As I began teaching it a second time, I began to realize how the world was changing around me. Websites on federal environmental justice programs that I had assigned my students to read disappeared. So did data. New executive orders came out essentially banning environmental justice work.
I worry about the chilling effect this has on my students, who will be even less inclined to pursue a career path that fights for something that is being defunded and attacked.
Because there is no longer any information about environmental justice policy on federal websites, I had my students instead read two executive orders, one from the previous administration and one written in January. The first one states: “Restoring and protecting a healthy environment—wherever people live, play, work, learn, grow, and worship—is a matter of justice and a fundamental duty that the Federal Government must uphold on behalf of all people.”

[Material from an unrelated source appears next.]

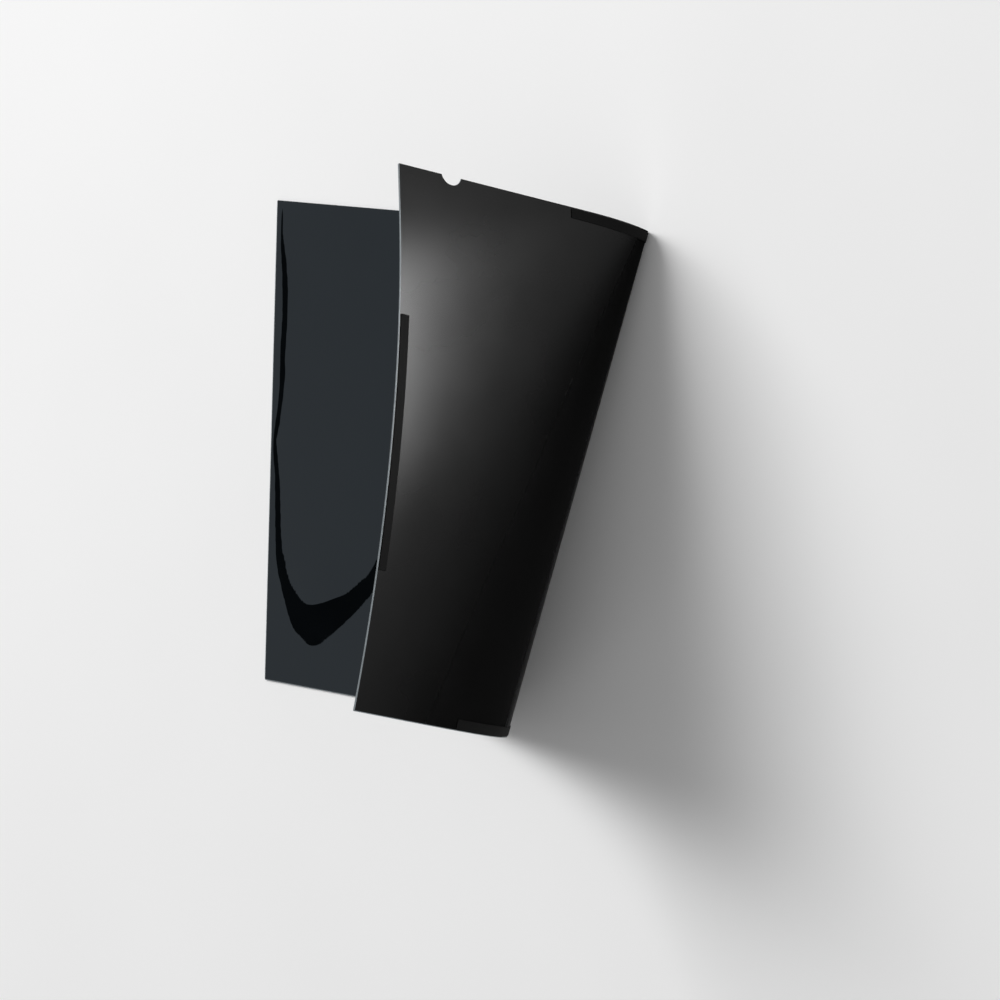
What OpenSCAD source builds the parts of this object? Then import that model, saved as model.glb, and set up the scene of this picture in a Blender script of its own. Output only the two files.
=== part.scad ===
// Monitor privacy filter: one sheet of dark louvre film with adhesive strips on its back.
// The left part lies flat. The right part is peeled up and curls over towards the left.
// Origin: middle of the left strip's sticky face, which stays put while the rest is peeled.
// +X runs along the sheet's width, +Y up its height, +Z out of its front face.

/* [Sheet] */
// Width of the sheet when it lies flat
sheet_w = 518; // [500:1:560]
// Height of the sheet
sheet_h = 324; // [316:1:340]
// Thickness of the film
film_t = 0.8; // [0.4:0.1:1.2]

/* [Thumb notch] */
// Radius of the notch's arc
notch_r = 7.5; // [6:0.5:9]
// How deep the arc reaches below the top edge
notch_depth = 5.5; // [3:0.5:6]
// From the right edge to the middle of the notch
notch_from_right = 39; // [30:1:50]

/* [Adhesive strips] */
// Width of each strip
strip_w = 6; // [4:0.5:10]
// Thickness of each strip
strip_t = 0.5; // [0.3:0.1:1]
// Bare film between a strip and the edge that it follows
strip_inset = 1; // [0.5:0.5:4]
// Length of the strip along the top edge
top_strip_len = 258; // [200:1:300]
// Length of the strip along the bottom edge
bottom_strip_len = 298; // [260:1:320]
// Length of the strips along the left and the right edge
side_strip_len = 150; // [100:1:200]
// How far below the middle the side strips were stuck
side_strip_drop = 5; // [0:1:20]

/* [Bend] */
// Where the bend starts on the bottom edge, from the left edge
bend_from_bottom = 124; // [100:1:150]
// Where the bend starts on the top edge, from the left edge
bend_from_top = 311; // [300:1:330]
// Length of top edge that the bend takes up
bend_top_len = 67; // [50:1:80]
// Height on the right edge where the bend ends
bend_side_end = 299; // [280:1:305]
// How much the fold lines crowd together at the start of the bend on the top edge
fan_power = 2.14; // [1.5:0.01:3]
// Turn that is spread evenly over the bend, in degrees
even_turn = 58.6; // [40:0.1:80]
// Turn that is added in one tighter band, in degrees
band_turn = 71.3; // [40:0.1:90]
// Middle of the tighter band, as a share of the bend
band_middle = 0.133; // [0.1:0.001:0.5]
// Half the width of the tighter band, as a share of the bend
band_half = 0.38; // [0.2:0.01:0.5]
// Number of fold lines that make up the curve
folds = 96; // [40:1:120]

/* [Hidden] */
// Lower ends of the fold lines run along the bottom edge, round the corner and up the right edge
bend_low_len = sheet_w - bend_from_bottom + bend_side_end;
// Each strip as [left, bottom, right, top] on the flat sheet
top_strip_left = (sheet_w - top_strip_len) / 2;
bottom_strip_left = (sheet_w - bottom_strip_len) / 2;
side_strip_low = (sheet_h - side_strip_len) / 2 - side_strip_drop;
far_inset = strip_inset + strip_w;
area_film = [0, 0, sheet_w, sheet_h];
area_left = [strip_inset, side_strip_low, far_inset, side_strip_low + side_strip_len];
area_right = [sheet_w - far_inset, side_strip_low, sheet_w - strip_inset, side_strip_low + side_strip_len];
area_top = [top_strip_left, sheet_h - far_inset, top_strip_left + top_strip_len, sheet_h - strip_inset];
area_bottom = [bottom_strip_left, strip_inset, bottom_strip_left + bottom_strip_len, far_inset];
// Lengths below this count as nothing
tiny = 0.0001;

// A line across the sheet is numbered u. Fold lines are the whole numbers from 0 to folds - 1.
// The flat parts have lines too: from -1 at the left edge, and on to folds at the top right corner.
function share(u) = (u + 0.5) / folds;
function round_corner(d) = d < sheet_w ? [d, 0] : [sheet_w, d - sheet_w];
function fold_low(u) = round_corner(bend_from_bottom + bend_low_len * share(u));
function fold_high(u) = [bend_from_top + bend_top_len * pow(share(u), fan_power), sheet_h];
function mix(a, b, f) = a + (b - a) * f;
function line_low(u) =
    u < 0 ? mix([0, 0], fold_low(0), u + 1) :
    u > folds - 1 ? mix(fold_low(folds - 1), [sheet_w, sheet_h], u - folds + 1) :
    fold_low(u);
function line_high(u) =
    u < 0 ? mix([0, sheet_h], fold_high(0), u + 1) :
    u > folds - 1 ? mix(fold_high(folds - 1), [sheet_w, sheet_h], u - folds + 1) :
    fold_high(u);

// Turn at one fold line: the even share, and the bell of the tighter band
function bell(x) = abs(x) < 1 ? (1 + cos(180 * x)) / 2 : 0;
function fold_turn(j) = (even_turn + band_turn * bell((share(j) - band_middle) / band_half) / band_half) / folds;

// A place is [turn matrix, shift]. Place k carries the flat strip of film between folds k - 1 and k.
function fold_matrix(j) =
    let (way = line_low(j) - line_high(j), r = way / norm(way), c = cos(fold_turn(j)), s = sin(fold_turn(j)))
    [[c + r.x * r.x * (1 - c), r.x * r.y * (1 - c), r.y * s],
     [r.x * r.y * (1 - c), c + r.y * r.y * (1 - c), -r.x * s],
     [-r.y * s, r.x * s, c]];
function flat_point(p) = [p.x, p.y, 0];
function next_place(place, j) =
    let (turn = fold_matrix(j), p = flat_point(line_low(j)))
    [place[0] * turn, place[0] * (p - turn * p) + place[1]];
start_place = [[[1, 0, 0], [0, 1, 0], [0, 0, 1]], [0, 0, 0]];
places = [for (k = 0, m = start_place; k <= folds; m = next_place(m, k), k = k + 1) m];

// Where a point p of line u goes, at height z above the back face
function is_fold(u) = u == floor(u) && u >= 0 && u <= folds - 1;
function place_of(u) = u < 0 ? 0 : is_fold(u) ? u : min(floor(u) + 1, folds);
function normal_of(k) = places[k][0] * [0, 0, 1];
function normal_at(u) =
    is_fold(u) ? (normal_of(u) + normal_of(u + 1)) / (1 + cos(fold_turn(u))) : normal_of(place_of(u));
function bent(p, u, z) =
    let (m = places[place_of(u)])
    m[0] * flat_point(p) + m[1] + z * normal_at(u);

// The line number that passes through a point, by halving
function side(u, p) = cross(line_high(u) - line_low(u), p - line_low(u));
function line_through(p, a = -1, b = folds, n = 45) =
    n == 0 ? (a + b) / 2 :
    side((a + b) / 2, p) < 0 ? line_through(p, (a + b) / 2, b, n - 1) :
    line_through(p, a, (a + b) / 2, n - 1);

// The stretch of line u inside an area, as two shares of its length
function gate(from, way, low, high) =
    abs(way) < tiny ? [0, 1] :
    way > 0 ? [(low - from) / way, (high - from) / way] :
    [(high - from) / way, (low - from) / way];
function inside(u, area) =
    let (low = line_low(u), way = line_high(u) - low)
    let (gx = gate(low.x, way.x, area[0], area[2]), gy = gate(low.y, way.y, area[1], area[3]))
    [max(0, gx[0], gy[0]), min(1, gx[1], gy[1])];
function crossed_length(u, area) =
    let (part = inside(u, area))
    (part[1] - part[0]) * norm(line_high(u) - line_low(u));

// Lines that matter to an area: those through its corners, and each fold line that crosses it
function sorted(list) =
    len(list) < 2 ? list :
    let (mid = list[0])
    concat(sorted([for (v = list) if (v < mid) v]), [mid], sorted([for (v = list) if (v > mid) v]));
function corner_lines(area) =
    [for (x = [area[0], area[2]], y = [area[1], area[3]]) line_through([x, y])];
function stations(area) =
    let (all = sorted(concat(corner_lines(area), [for (j = [0:folds - 1]) if (crossed_length(j, area) > tiny) j])))
    [for (i = [0:len(all) - 1]) if (i == 0 || all[i] - all[i - 1] > tiny) all[i]];

// One area of the sheet as a bent solid, from height z0 to height z1 above the back face
function station_points(u, area, z0, z1) =
    let (part = inside(u, area), low = line_low(u), way = line_high(u) - low)
    let (a = low + way * min(part[0], part[1]), b = low + way * max(part[0], part[1]))
    [bent(a, u, z0), bent(b, u, z0), bent(a, u, z1), bent(b, u, z1)];
// A pointed end has one point instead of two, so its second point is named by the first
function point_number(i, n, pointed) = 4 * i + (pointed[i] ? n - n % 2 : n);
function proper(face) = face[0] != face[1] && face[1] != face[2] && face[0] != face[2];
module bent_area(area, z0, z1) {
    lines = stations(area);
    last = len(lines) - 1;
    pointed = [for (u = lines) crossed_length(u, area) < tiny * 10];
    points = [for (u = lines) each station_points(u, area, z0, z1)];
    // Four corner numbers of each face: back, front, lower side and upper side, then the two ends
    quads = concat(
        [for (i = [0:last - 1], q = [[0, 1, 5, 4], [2, 6, 7, 3], [0, 4, 6, 2], [1, 3, 7, 5]])
            [for (n = q) point_number(i + floor(n / 4), n % 4, pointed)]],
        [[for (n = [0, 2, 3, 1]) point_number(0, n, pointed)]],
        [[for (n = [0, 1, 3, 2]) point_number(last, n, pointed)]]);
    halves = [for (q = quads) each [[q[0], q[1], q[2]], [q[0], q[2], q[3]]]];
    polyhedron(points, [for (f = halves) if (proper(f)) f], convexity = 6);
}

// Places its children on the flat stretch at the end of the bend, which holds the notch
module on_last_stretch() {
    turn = places[folds][0];
    shift = places[folds][1];
    multmatrix([for (r = [0:2]) [turn[r].x, turn[r].y, turn[r].z, shift[r]]]) children();
}

// Moves the sheet's bottom left corner to its place beside the origin, on top of the strips
module from_origin() {
    translate([-(area_left[0] + area_left[2]) / 2, -(area_left[1] + area_left[3]) / 2, strip_t]) children();
}

module film() {
    color([0.1, 0.11, 0.12])
    from_origin()
    difference() {
        bent_area(area_film, 0, film_t);
        on_last_stretch()
        translate([sheet_w - notch_from_right, sheet_h + notch_r - notch_depth, -film_t])
        cylinder(r = notch_r, h = 3 * film_t, $fn = 96);
    }
}

module strip(area) {
    color([0.03, 0.03, 0.03])
    from_origin()
    bent_area(area, -strip_t, 0);
}

film();
strip(area_left);  // strip_left
strip(area_right);  // strip_right
strip(area_top);  // strip_top
strip(area_bottom);  // strip_bottom
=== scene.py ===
import math

import bmesh
import bpy
import numpy as np
from mathutils import Matrix, Vector


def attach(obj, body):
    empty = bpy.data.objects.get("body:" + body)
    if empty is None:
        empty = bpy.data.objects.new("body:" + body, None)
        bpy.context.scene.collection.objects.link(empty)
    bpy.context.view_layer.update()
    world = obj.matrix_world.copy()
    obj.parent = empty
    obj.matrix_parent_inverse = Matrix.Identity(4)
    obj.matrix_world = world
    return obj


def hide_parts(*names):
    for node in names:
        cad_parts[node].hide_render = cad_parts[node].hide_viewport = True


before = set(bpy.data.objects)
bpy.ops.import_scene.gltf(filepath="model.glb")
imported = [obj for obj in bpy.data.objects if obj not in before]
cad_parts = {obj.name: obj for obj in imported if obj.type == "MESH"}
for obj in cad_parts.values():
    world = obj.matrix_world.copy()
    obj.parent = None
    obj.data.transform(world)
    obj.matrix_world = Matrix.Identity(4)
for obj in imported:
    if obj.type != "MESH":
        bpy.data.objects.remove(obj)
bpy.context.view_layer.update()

print("privacy filter: frame loaded")

# The sheet as it was cut, in metres. A place on it is (s, t): from its left edge, and up from its
# bottom edge.
filmSheet = {
    "width": 0.518,
    "height": 0.324,
    "thickness": 0.0008,
    "notchRadius": 0.0075,
    "notchDepth": 0.0055,
    "notchFromRight": 0.039,
    "cornerRadius": 0.0008,
    "cutRounding": 0.0001,      # the die leaves each rim slightly rounded
    "clearMargin": 0.0005,      # the louvres stop short of the cut, so light comes out of the rim
}

# How the right part is peeled up. The film turns a little at each fold line, and the lines fan out.
peel = {
    "startBottom": 0.124,       # where the bend starts on the bottom edge
    "startTop": 0.311,          # and on the top edge
    "topLength": 0.067,         # length of top edge that bends
    "sideEnd": 0.299,           # height on the right edge where the bend ends
    "fanPower": 2.14,
    "evenTurn": 58.6,           # degrees, spread over all lines
    "bandTurn": 71.3,           # degrees, in one tighter band
    "bandMiddle": 0.133,
    "bandHalf": 0.38,
    "foldLines": 384,
    "sheetCorner": (-0.004, -0.157, 0.0005),    # bottom left corner of the film's back
}

# How finely curves are cut up
meshing = {
    "cornerSteps": 4,
    "notchSteps": 40,
    "rimSegments": 2,
    "smoothBelow": 12,          # degrees; sharper edges stay crisp
    "flatNormal": 0.9,          # faces with this much upward normal belong to the sheet's two sides
    # Cuts through the part that lies flat, in mm: first cut, distance, number of cuts
    "cutsAcross": [(2, 0.6, 22), (16, 1.5, 60), (108, 6, 30)],
    "cutsUpwards": [(24, 1.5, 48), (98, 3, 75)],
}

# Adhesive strips: left, bottom, right and top of each on the flat sheet, in metres
adhesiveStrips = {
    "thickness": 0.0005,
    "cornerRadius": 0.0005,
    "edgeRounding": 0.00008,
    "areas": {
        "strip_left": (0.001, 0.082, 0.007, 0.232),
        "strip_right": (0.511, 0.082, 0.517, 0.232),
        "strip_top": (0.130, 0.317, 0.388, 0.323),
        "strip_bottom": (0.110, 0.001, 0.408, 0.007),
    },
}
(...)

The second one calls on all government agencies to “terminate, to the maximum extent allowed by law, all DEI, DEIA, and “environmental justice” offices and positions.” ‘Environmental justice’ has quotes around it. It is never defined or explained. It is lumped together with diversity, equity, and inclusion initiatives, which have distinct objectives. There is no articulation of why environmental justice is being deemed illegal or discriminatory or what alternative approach is being offered.
In fact, reading through it, you get no sense of a goal except to literally remove the term ‘environmental justice’ from the government and the work it funds. And I’ve spoken to people working in environmental groups who plan to write their next federal grants with that term removed.
We’re in a time right now where terminology is almost fetishized. Think about how many political battles today are over words. Whether you’re on the right or the left, the argument seems to be that the other side is trying to dictate what words can be said or not.
If environmental justice continues to flourish, it must transcend being a buzzword. Buzzwords are brittle; values are not.
So while I am pretty despondent about the times we are in, I think they also offer an opportunity to reevaluate these terms that are under such attack, explore what they mean to us, and reaffirm our commitment to the values embodied within them.
What does environmental justice mean to us as a country, a city, a community of individuals?
I explain to my students that environmental justice is a historical movement with its roots in the United States that has spread around the world, and it’s also a framework or lens for understanding environmental problems and solutions. The movement arose in response to cases where lower-income or minority neighborhoods were being exposed unfairly to hazardous waste and pollution.
This led to the notion that Prof. Robert Bullard, often called the father of environmental justice, has described as “the right to breathe clean air, drink clean water and to have our food safe to eat and have our kids play on playgrounds that are not contaminated.” And it has expanded to include issues of fairness in participation in decision-making and more equitable access to environmental resources and amenities like green spaces and renewable energy. As the climate changes, it has also expanded to include climate justice, which strives to mend systems of environmental destruction and to recognize that the people most impacted by climate change are often those least responsible for contributing to it.
The environmental movement has often been concerned with protecting wilderness and nature. Environmental justice reframes the environment as places where people live, work, and play. It calls us to pay attention to the vastly unequal environments that different people experience, and to transform the systems that create those differences. It asks us to consider justice in our efforts to be sustainable and preserve nature.
But it’s easier to understand the processes of environmental injustice than to imagine and bring into being environmental justice. So many solutions, whether they are rooted in law and policy or in urban design or in social and community practices, seem incomplete. I tell my students to ignore the word “solution,” as it implies an end to the problem, and to think about “interventions” that will change the system in some way that puts it on a better path.
That path needs to bring us toward living within ecological limits, creating human societies that use fewer resources and create less pollution and waste, and creating more equitable urban environments where everyone can live without being exposed to hazards and pollution.
I teach that cities are complex systems where people and other species interact with each other and with built infrastructure and the larger natural environment. Interventions can make these relationships more or less equitable, sustainable, or resilient, but they often involve tradeoffs. Addressing environmental inequities may mean sacrificing some of the conveniences of urban living. For example, some people live in quiet treelined neighborhoods but drive cars that contribute pollution to neighborhoods adjacent to major roads and highways. We can make interventions like planting trees in those neighborhoods. But we also need to be working toward reducing society’s reliance on fossil fuels, which is creating the pollution to begin with. We need to consider justice towards people living today and toward generations in the future who will inherit these problems.
Along with the notion of a right to a healthy environment is the notion of responsibility. What are our responsibilities toward the larger environment and toward other people impacted by our lifestyles? What could we be doing to improve our local environment, address inequities, and advocate for a fairer and more sustainable world?
Earth Day is a great time to be reflecting on these questions. And to remember that the Earth is not just oceans, forests, parks, and trees, it is cities, streets, and homes.